*What to work on*
What is to be transcribed is the run of lines opening with the one that has "bpy.context.view_layer.update()" and closing with the one that has "cad_parts[node].hide_render = cad_parts[node].hide_viewport", and only that run, exactly.
▶
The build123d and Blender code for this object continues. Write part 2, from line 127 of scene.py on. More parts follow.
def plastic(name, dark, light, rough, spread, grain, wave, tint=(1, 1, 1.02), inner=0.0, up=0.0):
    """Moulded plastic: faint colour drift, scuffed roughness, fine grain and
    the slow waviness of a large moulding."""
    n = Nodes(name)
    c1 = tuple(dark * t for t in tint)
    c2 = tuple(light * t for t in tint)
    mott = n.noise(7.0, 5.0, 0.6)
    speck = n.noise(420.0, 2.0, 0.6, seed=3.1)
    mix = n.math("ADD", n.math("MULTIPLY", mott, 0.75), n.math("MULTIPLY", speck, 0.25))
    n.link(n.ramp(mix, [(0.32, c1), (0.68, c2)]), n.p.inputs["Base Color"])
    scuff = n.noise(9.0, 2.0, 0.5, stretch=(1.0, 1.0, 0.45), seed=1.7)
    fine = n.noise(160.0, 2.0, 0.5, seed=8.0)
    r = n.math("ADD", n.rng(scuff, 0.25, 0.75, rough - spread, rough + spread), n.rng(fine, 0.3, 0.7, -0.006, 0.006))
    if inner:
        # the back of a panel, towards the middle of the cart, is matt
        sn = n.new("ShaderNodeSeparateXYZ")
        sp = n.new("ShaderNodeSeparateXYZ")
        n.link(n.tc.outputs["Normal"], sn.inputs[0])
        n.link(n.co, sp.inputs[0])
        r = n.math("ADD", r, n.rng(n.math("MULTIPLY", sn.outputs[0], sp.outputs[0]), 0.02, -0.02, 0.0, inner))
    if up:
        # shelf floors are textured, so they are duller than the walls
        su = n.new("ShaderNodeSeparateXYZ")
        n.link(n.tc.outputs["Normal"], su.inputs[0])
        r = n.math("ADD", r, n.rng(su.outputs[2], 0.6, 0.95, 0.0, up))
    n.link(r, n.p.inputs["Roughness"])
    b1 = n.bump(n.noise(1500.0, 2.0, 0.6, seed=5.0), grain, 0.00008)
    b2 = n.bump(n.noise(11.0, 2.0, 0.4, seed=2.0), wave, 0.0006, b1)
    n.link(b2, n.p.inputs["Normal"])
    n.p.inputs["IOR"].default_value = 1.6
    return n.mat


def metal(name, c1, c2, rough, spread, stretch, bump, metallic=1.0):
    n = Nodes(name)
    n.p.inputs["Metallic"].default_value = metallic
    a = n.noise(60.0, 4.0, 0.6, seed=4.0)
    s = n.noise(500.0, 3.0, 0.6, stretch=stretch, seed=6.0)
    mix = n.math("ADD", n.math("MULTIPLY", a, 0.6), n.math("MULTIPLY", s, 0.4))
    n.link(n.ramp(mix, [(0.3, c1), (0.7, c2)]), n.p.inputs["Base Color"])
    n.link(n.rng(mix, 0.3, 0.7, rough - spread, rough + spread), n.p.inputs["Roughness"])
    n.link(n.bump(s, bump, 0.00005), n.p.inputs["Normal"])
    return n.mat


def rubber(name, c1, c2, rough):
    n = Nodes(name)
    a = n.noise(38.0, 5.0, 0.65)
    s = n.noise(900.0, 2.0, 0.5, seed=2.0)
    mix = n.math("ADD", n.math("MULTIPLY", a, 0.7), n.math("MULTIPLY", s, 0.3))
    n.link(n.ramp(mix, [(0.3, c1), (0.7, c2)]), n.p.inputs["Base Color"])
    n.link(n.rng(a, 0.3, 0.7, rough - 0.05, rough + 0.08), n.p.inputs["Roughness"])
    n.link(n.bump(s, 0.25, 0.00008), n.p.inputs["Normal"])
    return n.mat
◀
▶
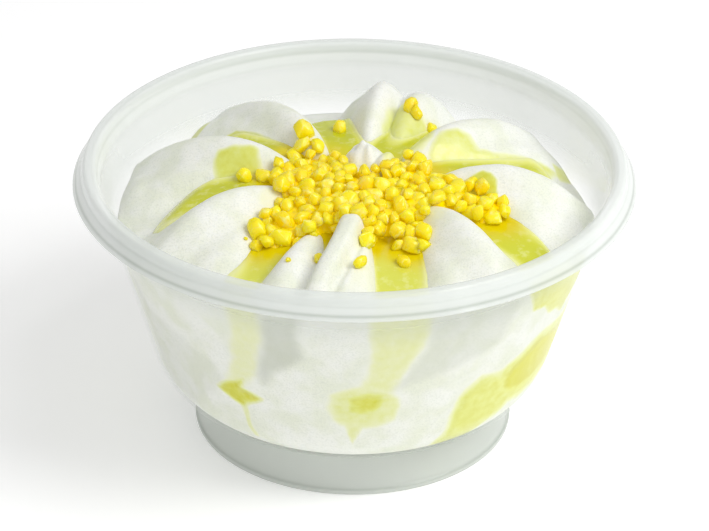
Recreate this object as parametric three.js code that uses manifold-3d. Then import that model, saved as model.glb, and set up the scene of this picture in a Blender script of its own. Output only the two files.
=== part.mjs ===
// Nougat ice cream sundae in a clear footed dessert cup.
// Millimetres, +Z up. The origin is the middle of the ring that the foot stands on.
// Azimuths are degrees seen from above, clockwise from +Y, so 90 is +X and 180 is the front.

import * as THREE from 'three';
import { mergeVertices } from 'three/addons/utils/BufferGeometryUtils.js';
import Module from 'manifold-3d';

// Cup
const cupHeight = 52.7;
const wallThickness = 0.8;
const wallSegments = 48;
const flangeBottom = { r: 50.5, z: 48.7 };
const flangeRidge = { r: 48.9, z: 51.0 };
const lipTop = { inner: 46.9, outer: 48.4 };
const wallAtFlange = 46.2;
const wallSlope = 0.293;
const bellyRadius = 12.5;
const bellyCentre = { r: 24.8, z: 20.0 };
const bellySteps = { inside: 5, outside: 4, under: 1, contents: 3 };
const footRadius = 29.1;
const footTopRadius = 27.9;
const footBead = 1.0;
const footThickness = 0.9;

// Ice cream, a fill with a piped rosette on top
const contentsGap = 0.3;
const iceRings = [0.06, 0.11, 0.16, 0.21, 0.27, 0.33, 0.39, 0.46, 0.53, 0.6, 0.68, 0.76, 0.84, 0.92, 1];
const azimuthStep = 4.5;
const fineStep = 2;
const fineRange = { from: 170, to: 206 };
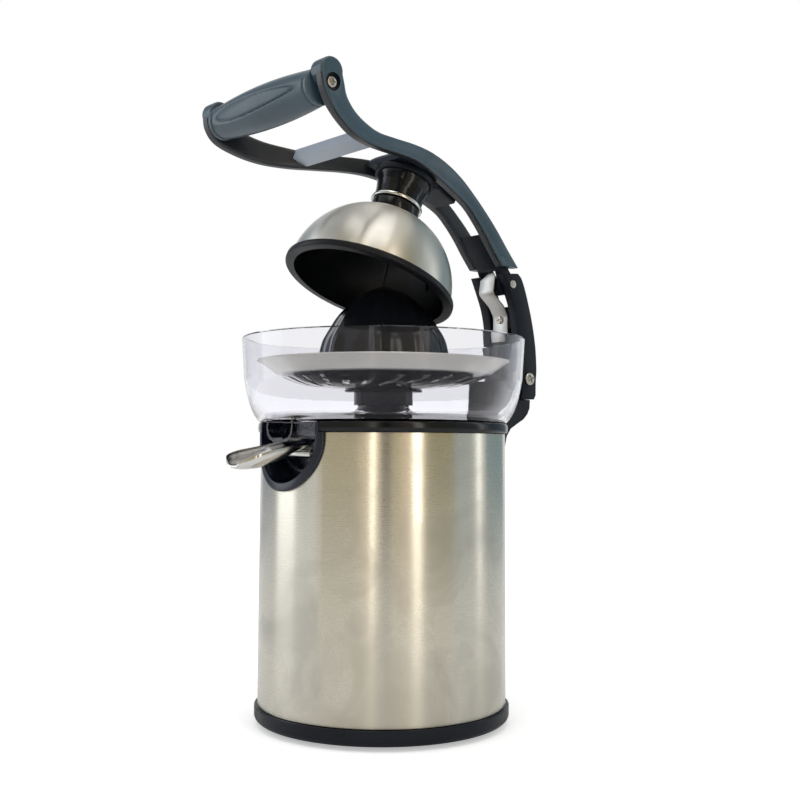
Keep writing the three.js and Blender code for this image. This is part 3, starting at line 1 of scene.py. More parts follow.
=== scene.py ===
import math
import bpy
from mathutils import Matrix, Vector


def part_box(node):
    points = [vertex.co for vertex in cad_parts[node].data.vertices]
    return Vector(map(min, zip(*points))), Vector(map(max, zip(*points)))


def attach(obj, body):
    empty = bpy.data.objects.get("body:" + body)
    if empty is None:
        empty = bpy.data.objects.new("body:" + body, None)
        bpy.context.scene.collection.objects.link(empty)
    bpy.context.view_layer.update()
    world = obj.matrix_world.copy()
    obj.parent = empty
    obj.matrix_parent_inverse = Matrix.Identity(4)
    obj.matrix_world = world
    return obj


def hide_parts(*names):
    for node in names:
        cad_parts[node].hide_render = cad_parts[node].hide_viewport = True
◀
*Answer to the task*
    bpy.context.view_layer.update()
    world = obj.matrix_world.copy()
    obj.parent = empty
    obj.matrix_parent_inverse = Matrix.Identity(4)
    obj.matrix_world = world
    return obj


def hide_parts(*names):
    for node in names:
        cad_parts[node].hide_render = cad_parts[node].hide_viewport = True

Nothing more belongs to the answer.